*The exercise:* Each line below should be reproduced without any alteration.

* BEGIN *

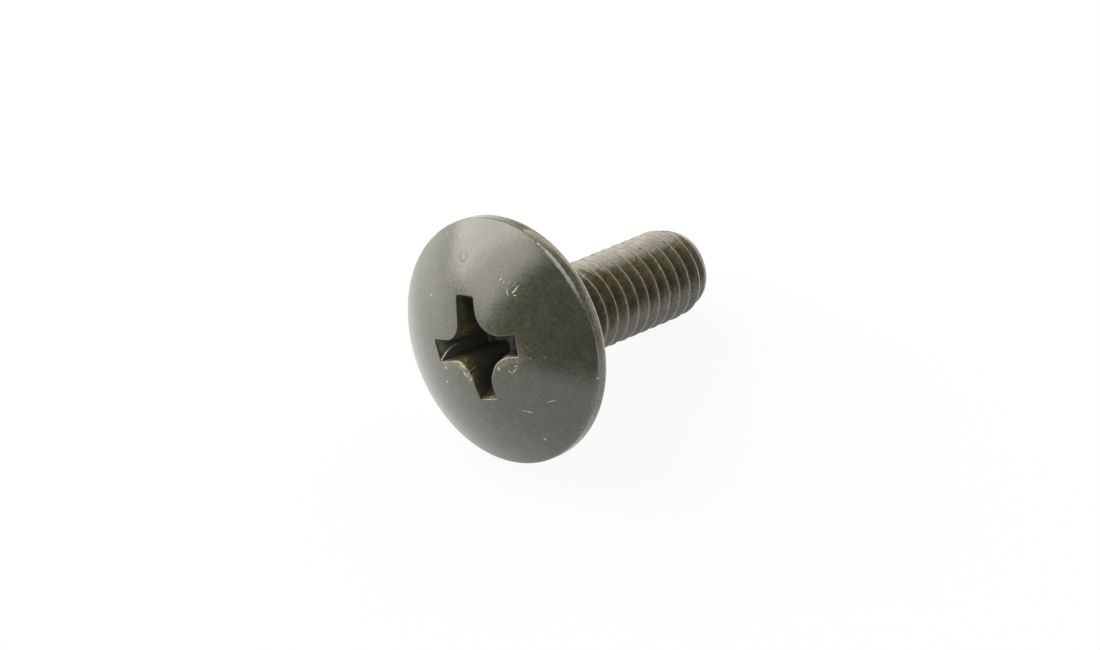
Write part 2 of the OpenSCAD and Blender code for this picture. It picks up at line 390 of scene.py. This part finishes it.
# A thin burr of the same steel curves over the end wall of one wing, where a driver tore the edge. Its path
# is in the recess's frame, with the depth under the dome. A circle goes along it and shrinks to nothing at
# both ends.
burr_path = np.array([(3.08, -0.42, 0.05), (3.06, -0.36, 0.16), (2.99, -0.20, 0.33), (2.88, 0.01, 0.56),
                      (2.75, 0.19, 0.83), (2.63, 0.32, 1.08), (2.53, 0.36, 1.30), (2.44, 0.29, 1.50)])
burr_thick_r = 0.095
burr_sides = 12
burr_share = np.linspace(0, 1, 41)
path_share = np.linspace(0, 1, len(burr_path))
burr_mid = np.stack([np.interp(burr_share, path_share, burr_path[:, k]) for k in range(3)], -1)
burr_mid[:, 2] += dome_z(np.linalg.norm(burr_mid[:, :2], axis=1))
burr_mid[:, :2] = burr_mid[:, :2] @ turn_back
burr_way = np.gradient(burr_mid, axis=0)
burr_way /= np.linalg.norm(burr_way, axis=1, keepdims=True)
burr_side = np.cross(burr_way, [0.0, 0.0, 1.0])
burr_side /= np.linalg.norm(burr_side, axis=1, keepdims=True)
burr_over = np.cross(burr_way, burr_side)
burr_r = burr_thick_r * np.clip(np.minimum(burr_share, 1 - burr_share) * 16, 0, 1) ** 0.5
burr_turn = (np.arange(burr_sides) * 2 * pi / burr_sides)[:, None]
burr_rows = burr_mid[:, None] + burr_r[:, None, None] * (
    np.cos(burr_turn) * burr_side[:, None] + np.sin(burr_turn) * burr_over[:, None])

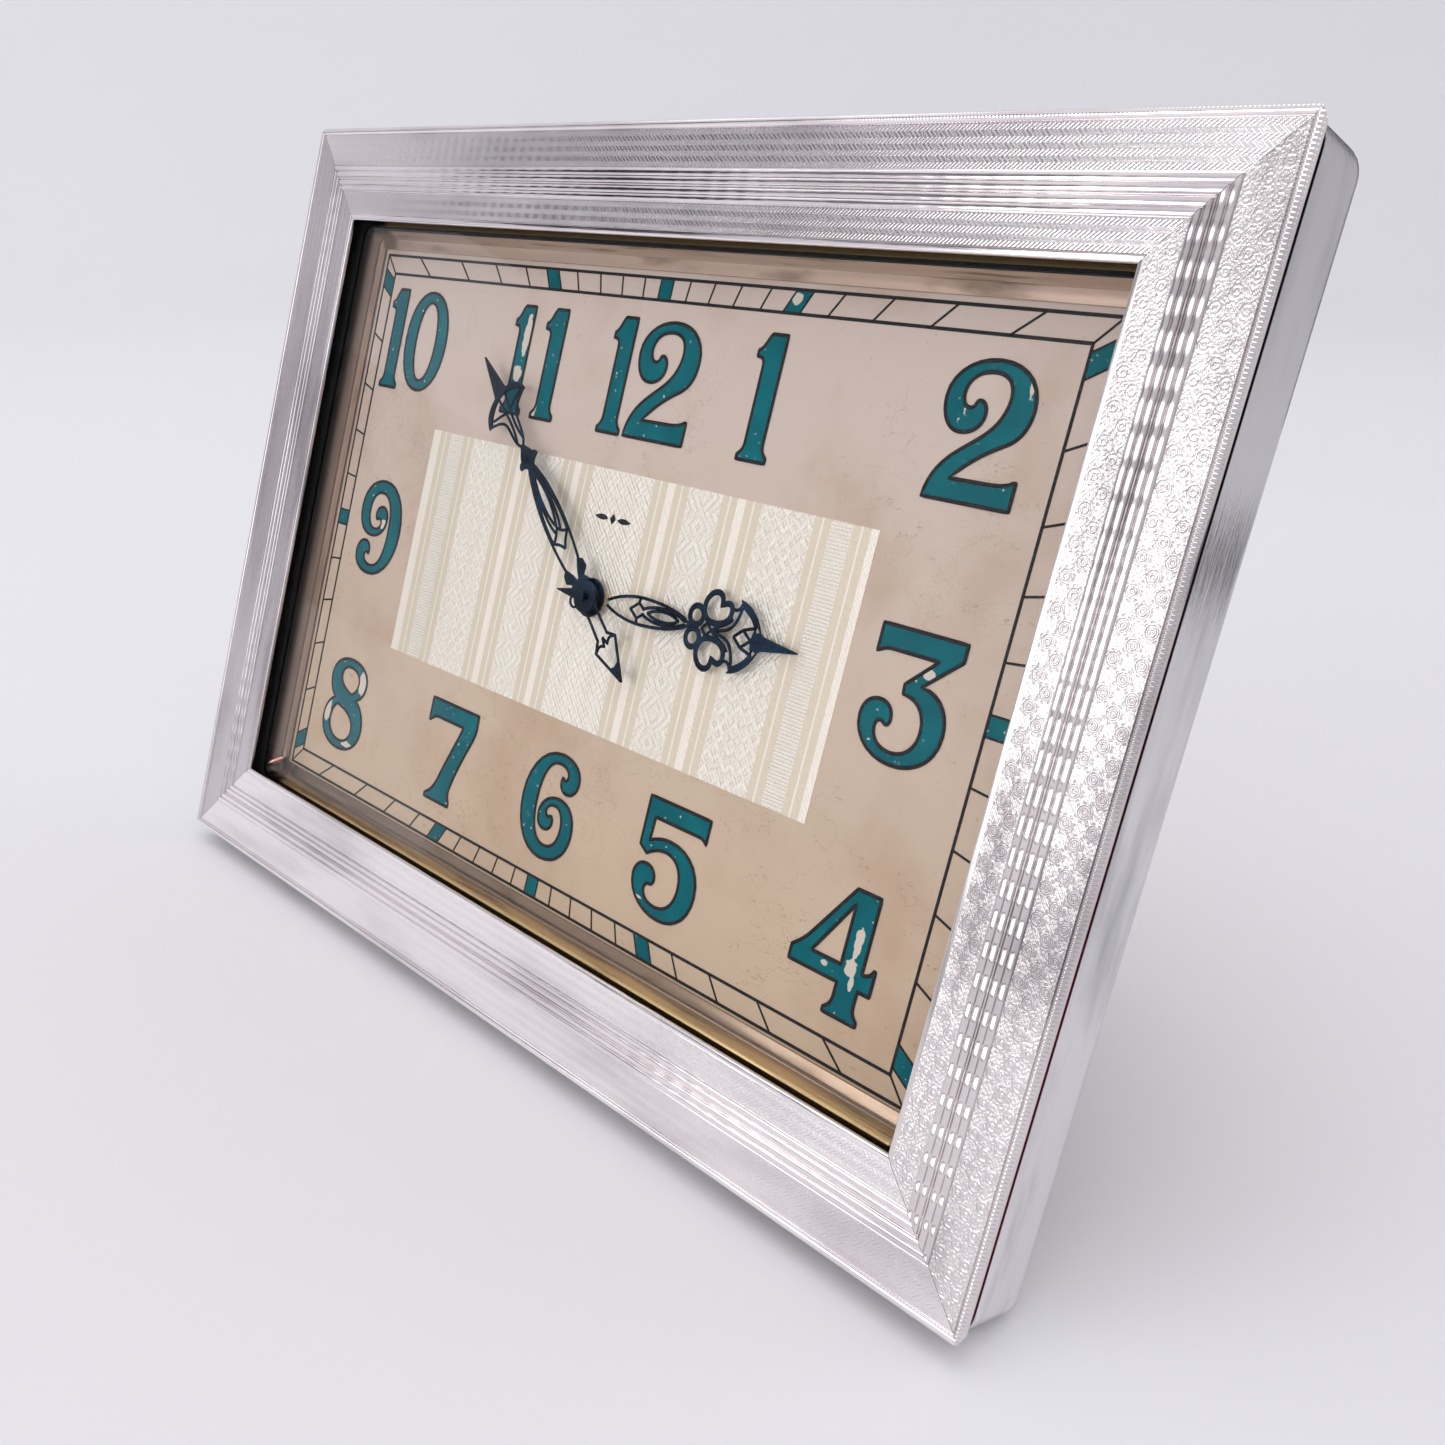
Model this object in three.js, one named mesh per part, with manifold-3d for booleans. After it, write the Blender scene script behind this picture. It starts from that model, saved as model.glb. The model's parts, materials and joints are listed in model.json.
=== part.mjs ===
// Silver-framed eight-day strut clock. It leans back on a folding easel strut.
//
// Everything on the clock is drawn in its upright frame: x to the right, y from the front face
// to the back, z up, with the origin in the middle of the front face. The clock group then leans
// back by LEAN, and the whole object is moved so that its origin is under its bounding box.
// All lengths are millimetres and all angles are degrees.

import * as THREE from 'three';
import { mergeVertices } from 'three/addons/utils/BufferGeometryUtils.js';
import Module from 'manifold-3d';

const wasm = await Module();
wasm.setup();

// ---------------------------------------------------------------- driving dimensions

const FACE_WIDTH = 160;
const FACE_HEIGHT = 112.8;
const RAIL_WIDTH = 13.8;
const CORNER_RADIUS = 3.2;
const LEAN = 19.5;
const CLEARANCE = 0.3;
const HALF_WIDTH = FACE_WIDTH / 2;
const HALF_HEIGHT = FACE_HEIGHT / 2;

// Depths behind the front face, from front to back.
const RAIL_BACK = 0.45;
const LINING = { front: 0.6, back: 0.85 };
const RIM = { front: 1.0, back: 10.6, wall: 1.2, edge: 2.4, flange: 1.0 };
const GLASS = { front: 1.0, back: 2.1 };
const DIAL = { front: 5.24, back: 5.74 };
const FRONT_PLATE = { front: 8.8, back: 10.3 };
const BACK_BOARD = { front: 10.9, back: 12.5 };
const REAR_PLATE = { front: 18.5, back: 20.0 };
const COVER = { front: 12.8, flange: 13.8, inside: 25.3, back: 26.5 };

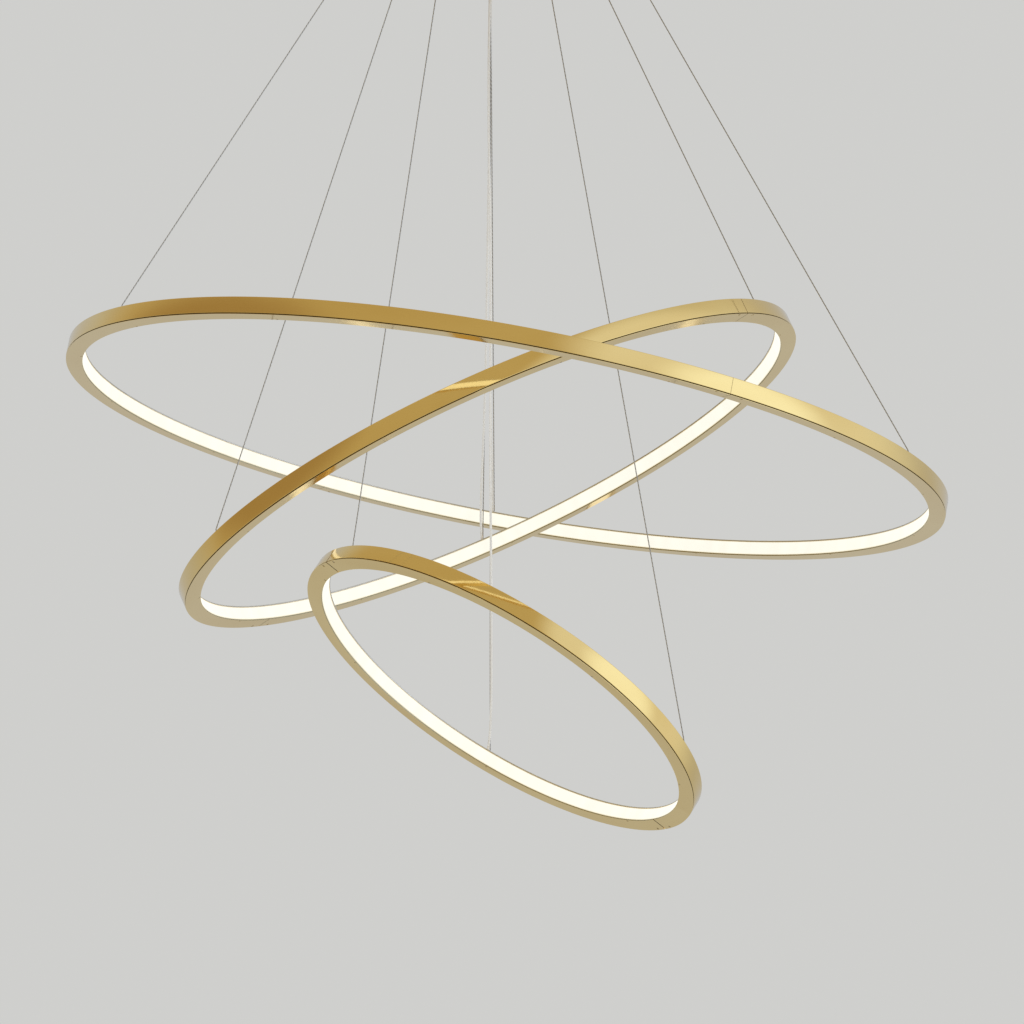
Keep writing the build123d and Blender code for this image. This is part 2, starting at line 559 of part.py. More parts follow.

* END *

*Correct answer:*
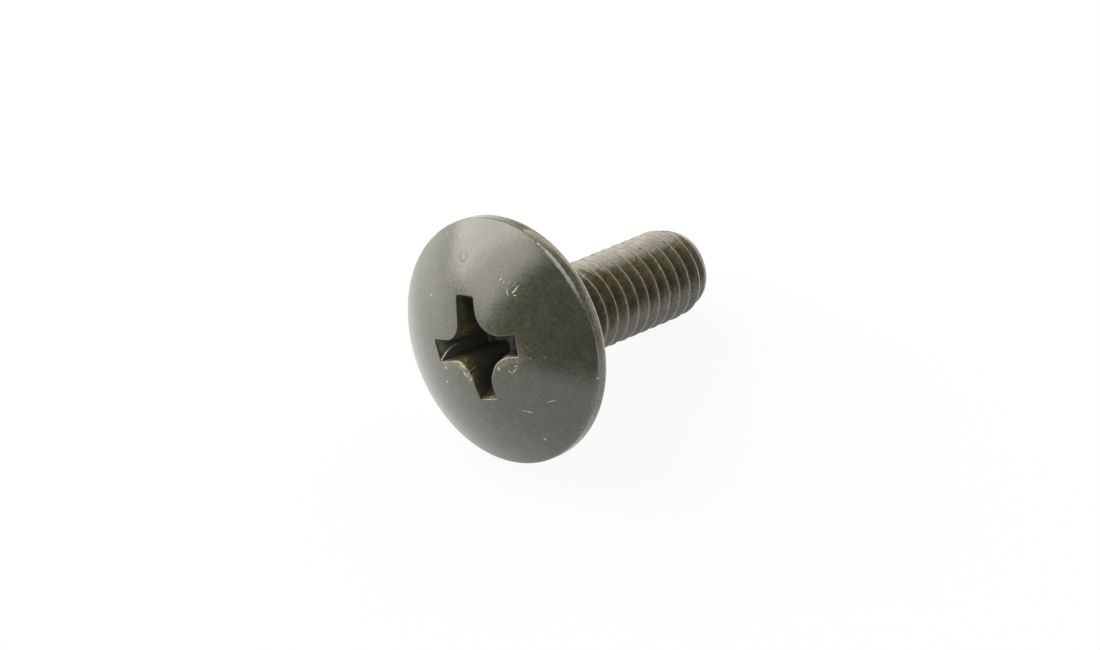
Write part 2 of the OpenSCAD and Blender code for this picture. It picks up at line 390 of scene.py. This part finishes it.
# A thin burr of the same steel curves over the end wall of one wing, where a driver tore the edge. Its path
# is in the recess's frame, with the depth under the dome. A circle goes along it and shrinks to nothing at
# both ends.
burr_path = np.array([(3.08, -0.42, 0.05), (3.06, -0.36, 0.16), (2.99, -0.20, 0.33), (2.88, 0.01, 0.56),
                      (2.75, 0.19, 0.83), (2.63, 0.32, 1.08), (2.53, 0.36, 1.30), (2.44, 0.29, 1.50)])
burr_thick_r = 0.095
burr_sides = 12
burr_share = np.linspace(0, 1, 41)
path_share = np.linspace(0, 1, len(burr_path))
burr_mid = np.stack([np.interp(burr_share, path_share, burr_path[:, k]) for k in range(3)], -1)
burr_mid[:, 2] += dome_z(np.linalg.norm(burr_mid[:, :2], axis=1))
burr_mid[:, :2] = burr_mid[:, :2] @ turn_back
burr_way = np.gradient(burr_mid, axis=0)
burr_way /= np.linalg.norm(burr_way, axis=1, keepdims=True)
burr_side = np.cross(burr_way, [0.0, 0.0, 1.0])
burr_side /= np.linalg.norm(burr_side, axis=1, keepdims=True)
burr_over = np.cross(burr_way, burr_side)
burr_r = burr_thick_r * np.clip(np.minimum(burr_share, 1 - burr_share) * 16, 0, 1) ** 0.5
burr_turn = (np.arange(burr_sides) * 2 * pi / burr_sides)[:, None]
burr_rows = burr_mid[:, None] + burr_r[:, None, None] * (
    np.cos(burr_turn) * burr_side[:, None] + np.sin(burr_turn) * burr_over[:, None])

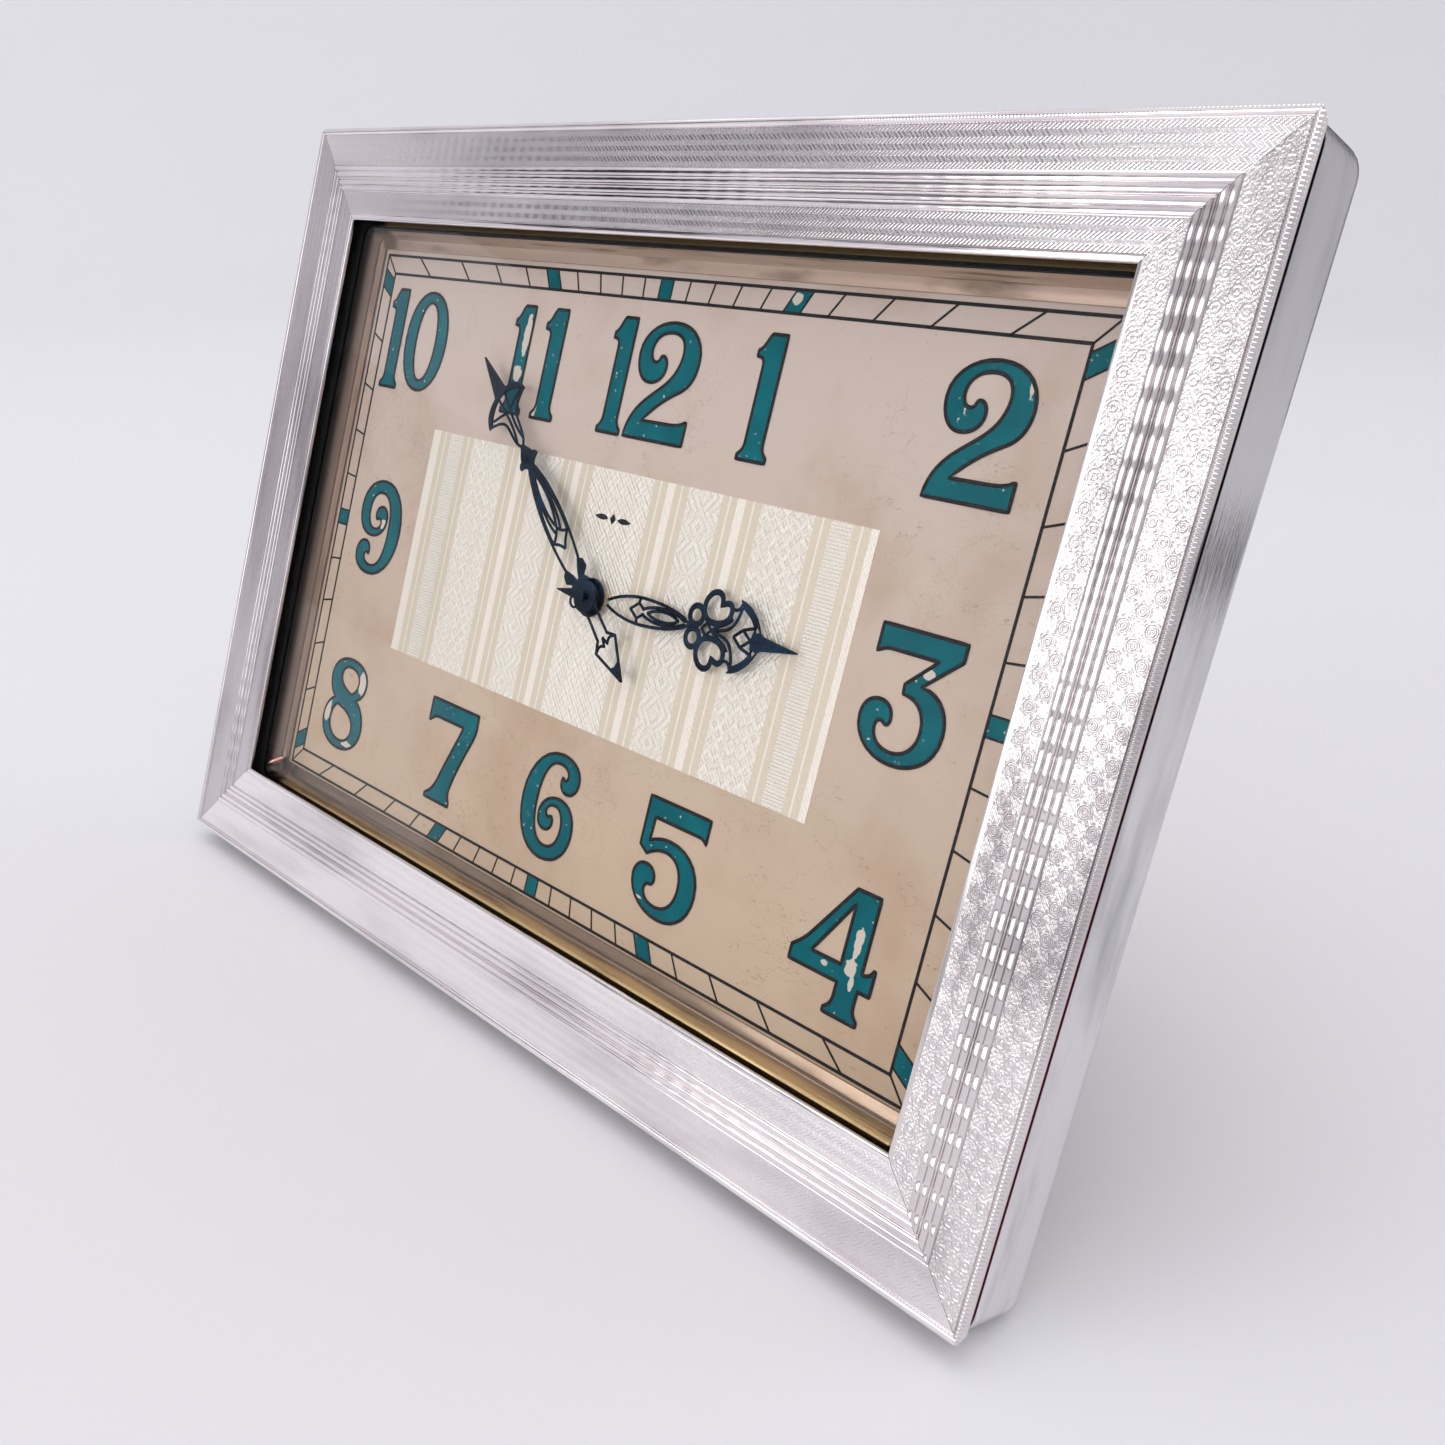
Model this object in three.js, one named mesh per part, with manifold-3d for booleans. After it, write the Blender scene script behind this picture. It starts from that model, saved as model.glb. The model's parts, materials and joints are listed in model.json.
=== part.mjs ===
// Silver-framed eight-day strut clock. It leans back on a folding easel strut.
//
// Everything on the clock is drawn in its upright frame: x to the right, y from the front face
// to the back, z up, with the origin in the middle of the front face. The clock group then leans
// back by LEAN, and the whole object is moved so that its origin is under its bounding box.
// All lengths are millimetres and all angles are degrees.

import * as THREE from 'three';
import { mergeVertices } from 'three/addons/utils/BufferGeometryUtils.js';
import Module from 'manifold-3d';

const wasm = await Module();
wasm.setup();

// ---------------------------------------------------------------- driving dimensions

const FACE_WIDTH = 160;
const FACE_HEIGHT = 112.8;
const RAIL_WIDTH = 13.8;
const CORNER_RADIUS = 3.2;
const LEAN = 19.5;
const CLEARANCE = 0.3;
const HALF_WIDTH = FACE_WIDTH / 2;
const HALF_HEIGHT = FACE_HEIGHT / 2;

// Depths behind the front face, from front to back.
const RAIL_BACK = 0.45;
const LINING = { front: 0.6, back: 0.85 };
const RIM = { front: 1.0, back: 10.6, wall: 1.2, edge: 2.4, flange: 1.0 };
const GLASS = { front: 1.0, back: 2.1 };
const DIAL = { front: 5.24, back: 5.74 };
const FRONT_PLATE = { front: 8.8, back: 10.3 };
const BACK_BOARD = { front: 10.9, back: 12.5 };
const REAR_PLATE = { front: 18.5, back: 20.0 };
const COVER = { front: 12.8, flange: 13.8, inside: 25.3, back: 26.5 };

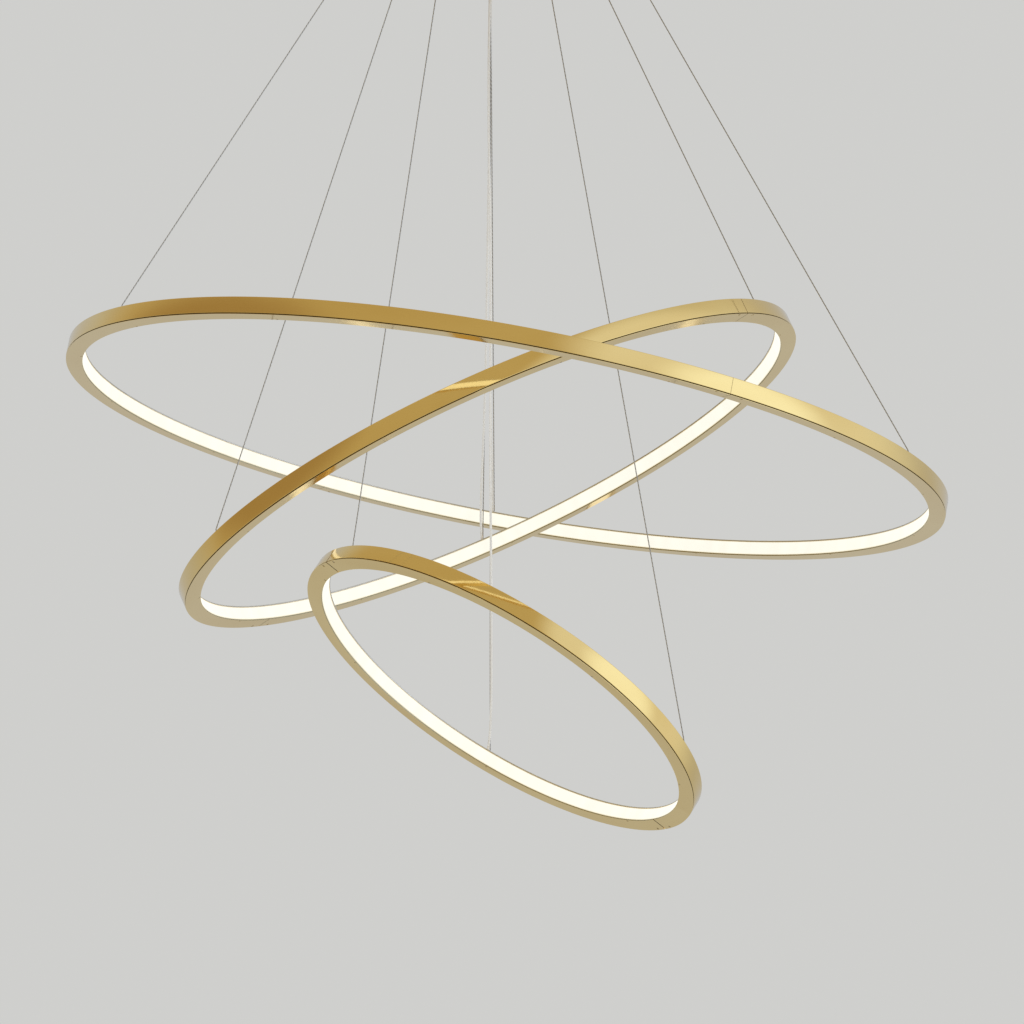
Keep writing the build123d and Blender code for this image. This is part 2, starting at line 559 of part.py. More parts follow.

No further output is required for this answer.